DOMESDAY BOOK 2025
A personal project that has some overlap with my cutting-edge MS by Research work into the geospatial reasoning capabilities of frontier large language models (LLMs). Here, an enriched set of LLM prompts (one for each settlements over 100 people) uses open data to attempt to generate the best auto-produced written text summary of all known settlements in England and Wales.
This produces a final searchable PDF cultural artifact, as well as interesting findings on the geographic bias (towards larger places) of accurate geospatial knowledge recall in OpenAI language models... Scroll for interactive outputs of provisional results!
Searchable Text 'Domesday Book' Artefact
View the downloadable PDF by clicking on the document icon beside this text to find written text descriptions of all settlements in England and Wales!
But how much can we trust the LLM knows where these places are?

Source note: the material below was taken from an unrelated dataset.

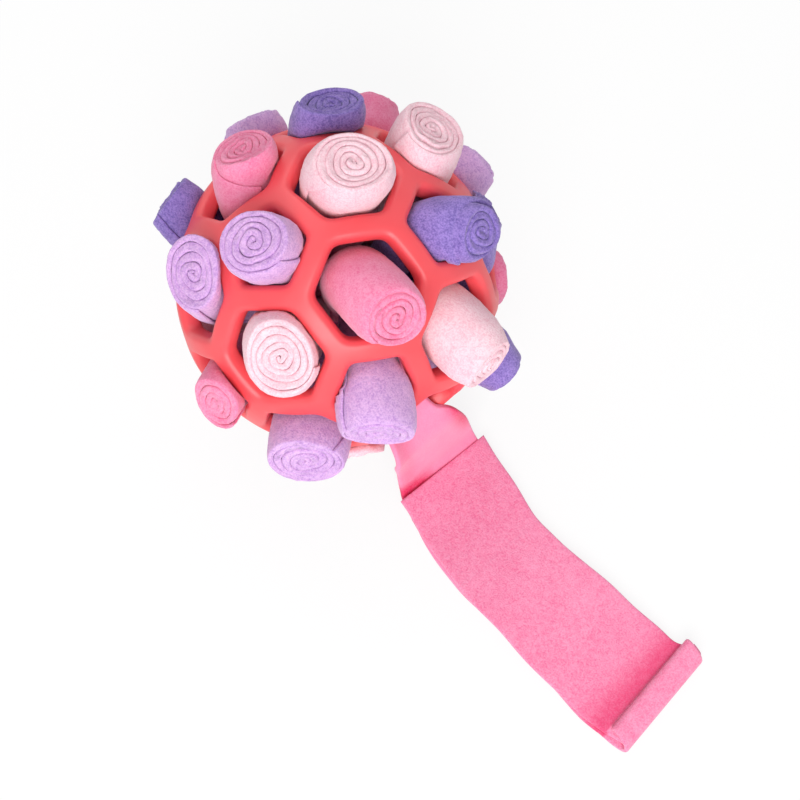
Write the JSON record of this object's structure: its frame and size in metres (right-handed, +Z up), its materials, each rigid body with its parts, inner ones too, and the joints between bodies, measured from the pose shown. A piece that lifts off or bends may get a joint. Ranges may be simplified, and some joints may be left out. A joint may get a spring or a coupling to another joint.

See below for some provisional results on this...
LLM Errors: 'Large' Places (n=87)
As seen below, with a few (often severe) exceptions, the LLM error rate is not very high here. The places tested for the map shown below represent 'arced' differences (errors) for 'Large' BUA size classification places from the ONS BUA data for England and Wales (stated lat/lng vs geometric centroid).
LLM Errors: 'Small' Places (n=920)
Despite a higher sample size, the LLM error rate increases meaningfully as place size decreases. The places tested for the map shown below represent 'arced' differences (errors) for 'Small' BUA size classification places from the ONS BUA data for England and Wales (stated lat/lng vs geometric centroid).